* _WHAT TO WORK ON_
Keep only the lines from the top of the listing through the one with "# The origin", and reproduce them unaltered.

Object modeling scripts:
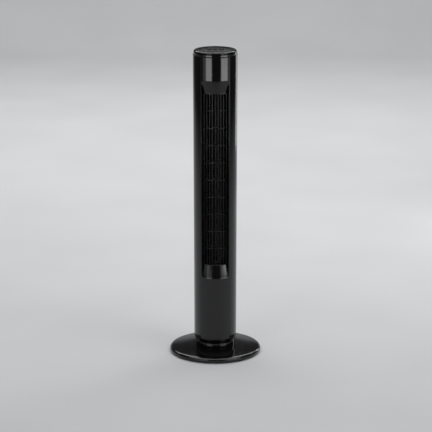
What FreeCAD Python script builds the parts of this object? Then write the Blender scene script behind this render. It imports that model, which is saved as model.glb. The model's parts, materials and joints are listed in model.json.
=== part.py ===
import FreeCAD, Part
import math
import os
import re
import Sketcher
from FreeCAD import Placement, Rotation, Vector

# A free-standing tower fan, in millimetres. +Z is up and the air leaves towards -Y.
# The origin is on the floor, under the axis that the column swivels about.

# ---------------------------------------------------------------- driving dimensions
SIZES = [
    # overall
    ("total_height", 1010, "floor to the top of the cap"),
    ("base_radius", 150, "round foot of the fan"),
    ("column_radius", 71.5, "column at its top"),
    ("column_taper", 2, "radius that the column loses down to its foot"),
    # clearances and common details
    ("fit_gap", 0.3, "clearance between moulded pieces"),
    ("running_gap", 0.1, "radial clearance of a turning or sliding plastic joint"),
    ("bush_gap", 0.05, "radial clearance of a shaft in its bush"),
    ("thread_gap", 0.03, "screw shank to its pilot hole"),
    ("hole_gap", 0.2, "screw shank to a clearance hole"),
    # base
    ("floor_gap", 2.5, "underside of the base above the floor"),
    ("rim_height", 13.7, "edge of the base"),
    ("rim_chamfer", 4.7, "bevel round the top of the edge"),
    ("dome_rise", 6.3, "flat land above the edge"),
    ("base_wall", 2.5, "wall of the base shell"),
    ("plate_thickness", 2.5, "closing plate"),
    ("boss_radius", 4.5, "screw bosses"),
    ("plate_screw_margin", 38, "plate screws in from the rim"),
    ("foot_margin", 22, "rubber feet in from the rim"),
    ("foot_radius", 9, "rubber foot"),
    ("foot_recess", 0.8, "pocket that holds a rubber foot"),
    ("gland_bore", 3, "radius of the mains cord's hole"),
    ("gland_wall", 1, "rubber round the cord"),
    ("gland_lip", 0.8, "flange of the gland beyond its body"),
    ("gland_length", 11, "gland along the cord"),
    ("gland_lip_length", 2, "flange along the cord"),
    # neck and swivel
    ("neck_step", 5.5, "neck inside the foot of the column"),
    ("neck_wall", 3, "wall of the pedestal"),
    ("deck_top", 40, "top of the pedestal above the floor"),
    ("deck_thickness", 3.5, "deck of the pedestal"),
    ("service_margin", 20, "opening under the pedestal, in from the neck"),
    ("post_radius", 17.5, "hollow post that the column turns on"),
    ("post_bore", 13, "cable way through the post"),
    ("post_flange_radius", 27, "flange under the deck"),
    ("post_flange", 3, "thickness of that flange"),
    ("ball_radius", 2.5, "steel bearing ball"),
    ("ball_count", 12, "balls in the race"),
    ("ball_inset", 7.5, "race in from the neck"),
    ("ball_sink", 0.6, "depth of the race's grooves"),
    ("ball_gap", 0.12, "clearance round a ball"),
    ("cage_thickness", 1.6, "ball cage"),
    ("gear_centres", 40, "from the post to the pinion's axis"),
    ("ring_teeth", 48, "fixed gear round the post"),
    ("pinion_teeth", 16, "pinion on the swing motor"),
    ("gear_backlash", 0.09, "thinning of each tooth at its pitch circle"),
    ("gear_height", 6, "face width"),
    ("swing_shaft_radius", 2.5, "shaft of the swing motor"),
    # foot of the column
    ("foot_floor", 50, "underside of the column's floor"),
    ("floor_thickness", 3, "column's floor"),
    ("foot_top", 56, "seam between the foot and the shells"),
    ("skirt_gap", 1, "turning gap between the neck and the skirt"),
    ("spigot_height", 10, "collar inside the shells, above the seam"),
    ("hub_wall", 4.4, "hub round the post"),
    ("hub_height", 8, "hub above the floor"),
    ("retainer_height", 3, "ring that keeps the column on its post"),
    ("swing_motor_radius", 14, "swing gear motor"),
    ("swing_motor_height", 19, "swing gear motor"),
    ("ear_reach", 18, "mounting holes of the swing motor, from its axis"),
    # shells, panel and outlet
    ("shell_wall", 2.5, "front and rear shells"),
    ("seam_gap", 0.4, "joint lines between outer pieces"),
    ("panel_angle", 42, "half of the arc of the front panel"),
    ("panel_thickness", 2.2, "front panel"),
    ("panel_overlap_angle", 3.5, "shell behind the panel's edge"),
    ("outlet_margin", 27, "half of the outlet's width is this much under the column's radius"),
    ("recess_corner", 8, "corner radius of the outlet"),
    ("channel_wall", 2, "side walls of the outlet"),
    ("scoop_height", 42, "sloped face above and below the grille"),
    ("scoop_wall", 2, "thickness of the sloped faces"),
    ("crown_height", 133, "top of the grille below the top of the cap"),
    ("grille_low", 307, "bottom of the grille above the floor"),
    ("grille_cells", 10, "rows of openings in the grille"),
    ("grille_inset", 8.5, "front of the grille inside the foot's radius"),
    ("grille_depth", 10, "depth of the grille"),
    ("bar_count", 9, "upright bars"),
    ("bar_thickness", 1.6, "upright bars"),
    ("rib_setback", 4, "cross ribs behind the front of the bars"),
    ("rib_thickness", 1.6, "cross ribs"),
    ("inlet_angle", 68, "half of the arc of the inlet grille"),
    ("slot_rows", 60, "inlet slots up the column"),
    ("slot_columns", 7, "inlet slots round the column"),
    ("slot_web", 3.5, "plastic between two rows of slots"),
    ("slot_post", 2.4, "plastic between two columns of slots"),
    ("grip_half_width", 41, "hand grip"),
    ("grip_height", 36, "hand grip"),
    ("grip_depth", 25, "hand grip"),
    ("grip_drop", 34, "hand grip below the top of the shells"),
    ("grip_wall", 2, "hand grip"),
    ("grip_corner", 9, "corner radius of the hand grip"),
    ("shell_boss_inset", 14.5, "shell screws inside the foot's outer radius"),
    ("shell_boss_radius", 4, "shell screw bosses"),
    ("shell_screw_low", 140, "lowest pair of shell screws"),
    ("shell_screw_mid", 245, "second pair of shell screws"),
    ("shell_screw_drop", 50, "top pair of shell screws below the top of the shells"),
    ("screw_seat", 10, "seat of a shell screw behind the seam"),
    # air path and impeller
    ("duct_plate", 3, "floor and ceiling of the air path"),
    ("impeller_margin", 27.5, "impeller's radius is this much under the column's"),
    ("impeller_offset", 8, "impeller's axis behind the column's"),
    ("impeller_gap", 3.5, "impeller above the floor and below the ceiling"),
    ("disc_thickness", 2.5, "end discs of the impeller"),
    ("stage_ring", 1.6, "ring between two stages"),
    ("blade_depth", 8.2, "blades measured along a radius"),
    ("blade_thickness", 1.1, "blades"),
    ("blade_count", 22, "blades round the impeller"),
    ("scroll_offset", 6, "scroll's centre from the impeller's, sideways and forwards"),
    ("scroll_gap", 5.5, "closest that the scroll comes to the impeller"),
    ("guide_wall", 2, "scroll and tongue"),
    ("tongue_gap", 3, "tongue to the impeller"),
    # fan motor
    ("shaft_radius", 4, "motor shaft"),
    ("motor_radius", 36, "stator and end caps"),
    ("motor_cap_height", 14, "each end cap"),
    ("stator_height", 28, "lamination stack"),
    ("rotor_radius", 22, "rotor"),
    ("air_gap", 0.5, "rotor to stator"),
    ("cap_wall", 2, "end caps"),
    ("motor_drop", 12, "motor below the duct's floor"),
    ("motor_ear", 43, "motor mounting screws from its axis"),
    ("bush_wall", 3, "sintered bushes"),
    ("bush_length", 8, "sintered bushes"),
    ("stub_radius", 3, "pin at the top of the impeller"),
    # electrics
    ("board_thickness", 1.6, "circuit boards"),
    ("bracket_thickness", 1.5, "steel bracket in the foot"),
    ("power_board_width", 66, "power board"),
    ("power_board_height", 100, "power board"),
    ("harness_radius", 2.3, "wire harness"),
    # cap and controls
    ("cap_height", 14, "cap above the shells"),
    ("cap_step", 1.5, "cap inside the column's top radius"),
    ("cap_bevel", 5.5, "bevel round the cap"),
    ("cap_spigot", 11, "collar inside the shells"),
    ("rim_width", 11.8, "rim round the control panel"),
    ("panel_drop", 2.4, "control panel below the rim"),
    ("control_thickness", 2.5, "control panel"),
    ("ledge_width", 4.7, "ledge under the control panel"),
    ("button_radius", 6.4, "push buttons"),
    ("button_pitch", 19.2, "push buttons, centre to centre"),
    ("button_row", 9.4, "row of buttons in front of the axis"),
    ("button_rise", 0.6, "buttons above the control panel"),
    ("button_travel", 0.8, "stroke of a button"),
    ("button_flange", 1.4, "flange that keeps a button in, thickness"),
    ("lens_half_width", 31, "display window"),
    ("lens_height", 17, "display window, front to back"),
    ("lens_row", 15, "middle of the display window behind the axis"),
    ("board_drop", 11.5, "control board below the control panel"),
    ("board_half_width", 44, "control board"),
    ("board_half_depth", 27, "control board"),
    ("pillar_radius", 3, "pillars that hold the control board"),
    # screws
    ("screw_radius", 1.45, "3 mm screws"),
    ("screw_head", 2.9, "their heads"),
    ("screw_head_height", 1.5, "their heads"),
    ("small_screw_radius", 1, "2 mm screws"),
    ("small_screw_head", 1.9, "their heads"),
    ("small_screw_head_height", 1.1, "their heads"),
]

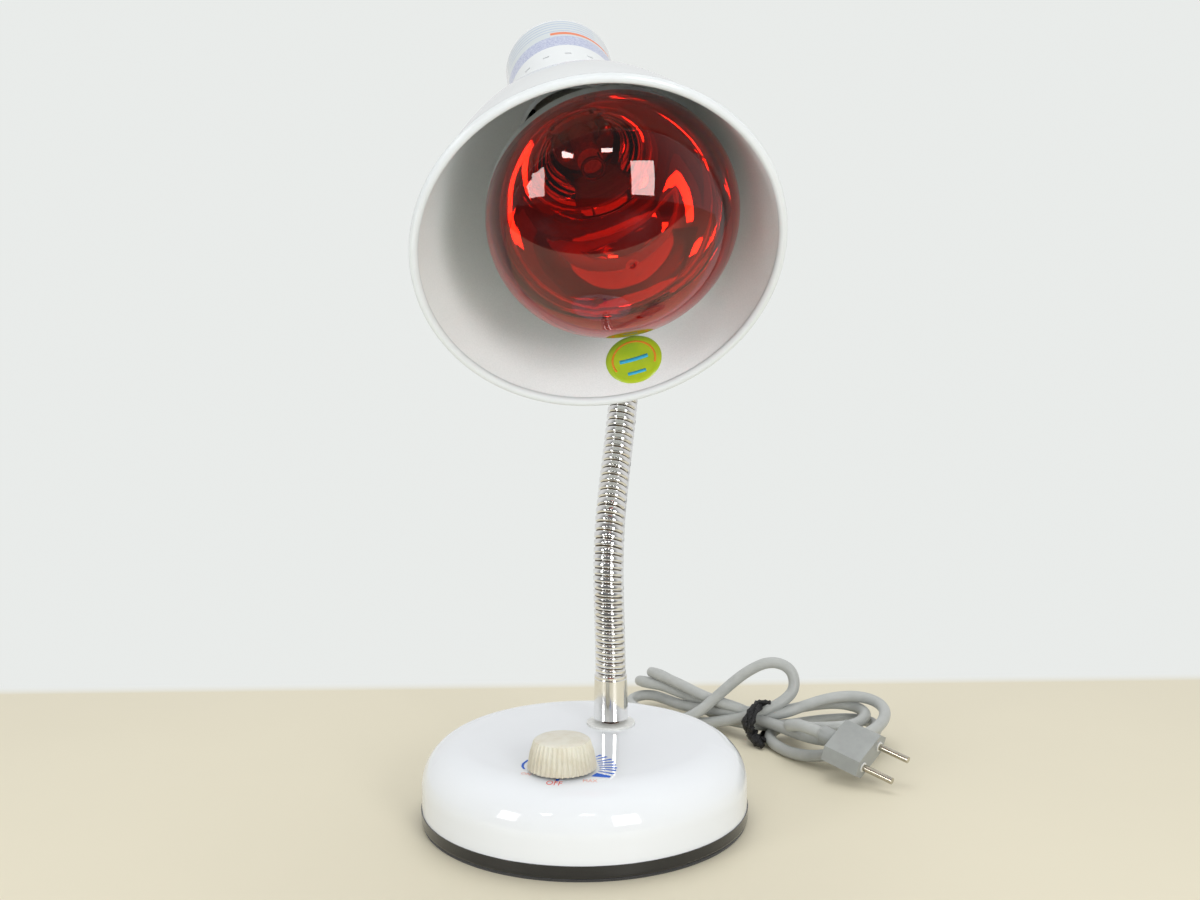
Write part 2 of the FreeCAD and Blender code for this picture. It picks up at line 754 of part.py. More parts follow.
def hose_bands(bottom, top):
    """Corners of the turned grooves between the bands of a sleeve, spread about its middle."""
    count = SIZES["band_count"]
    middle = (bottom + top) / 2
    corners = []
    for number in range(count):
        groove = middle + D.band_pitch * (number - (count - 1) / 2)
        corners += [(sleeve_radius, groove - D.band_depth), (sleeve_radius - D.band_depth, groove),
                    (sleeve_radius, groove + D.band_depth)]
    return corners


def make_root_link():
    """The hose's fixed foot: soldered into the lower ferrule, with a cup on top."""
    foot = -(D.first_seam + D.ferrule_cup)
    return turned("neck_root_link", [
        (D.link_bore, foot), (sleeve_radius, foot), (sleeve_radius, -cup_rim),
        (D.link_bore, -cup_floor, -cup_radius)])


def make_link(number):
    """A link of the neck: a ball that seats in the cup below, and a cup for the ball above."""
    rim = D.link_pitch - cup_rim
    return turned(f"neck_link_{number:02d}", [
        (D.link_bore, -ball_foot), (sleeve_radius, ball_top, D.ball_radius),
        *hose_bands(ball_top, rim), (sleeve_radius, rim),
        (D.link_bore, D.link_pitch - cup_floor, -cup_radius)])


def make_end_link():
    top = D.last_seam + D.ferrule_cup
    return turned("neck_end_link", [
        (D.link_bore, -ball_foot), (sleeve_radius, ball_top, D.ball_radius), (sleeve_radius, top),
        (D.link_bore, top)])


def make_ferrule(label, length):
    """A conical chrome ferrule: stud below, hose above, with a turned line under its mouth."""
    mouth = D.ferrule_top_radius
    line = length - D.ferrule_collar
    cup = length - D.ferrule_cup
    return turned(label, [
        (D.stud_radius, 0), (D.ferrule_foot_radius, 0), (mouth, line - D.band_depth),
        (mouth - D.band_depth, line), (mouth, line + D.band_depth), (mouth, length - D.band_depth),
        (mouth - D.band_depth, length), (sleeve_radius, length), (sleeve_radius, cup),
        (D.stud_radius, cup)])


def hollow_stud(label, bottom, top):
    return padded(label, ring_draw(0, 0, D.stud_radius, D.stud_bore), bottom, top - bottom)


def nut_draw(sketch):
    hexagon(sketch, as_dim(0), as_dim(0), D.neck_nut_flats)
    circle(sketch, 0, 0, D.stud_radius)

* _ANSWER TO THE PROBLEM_
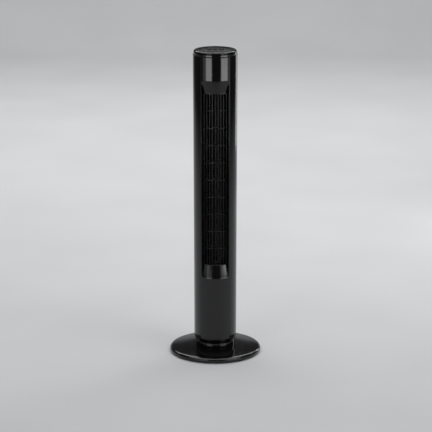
What FreeCAD Python script builds the parts of this object? Then write the Blender scene script behind this render. It imports that model, which is saved as model.glb. The model's parts, materials and joints are listed in model.json.
=== part.py ===
import FreeCAD, Part
import math
import os
import re
import Sketcher
from FreeCAD import Placement, Rotation, Vector

# A free-standing tower fan, in millimetres. +Z is up and the air leaves towards -Y.
# The origin is on the floor, under the axis that the column swivels about.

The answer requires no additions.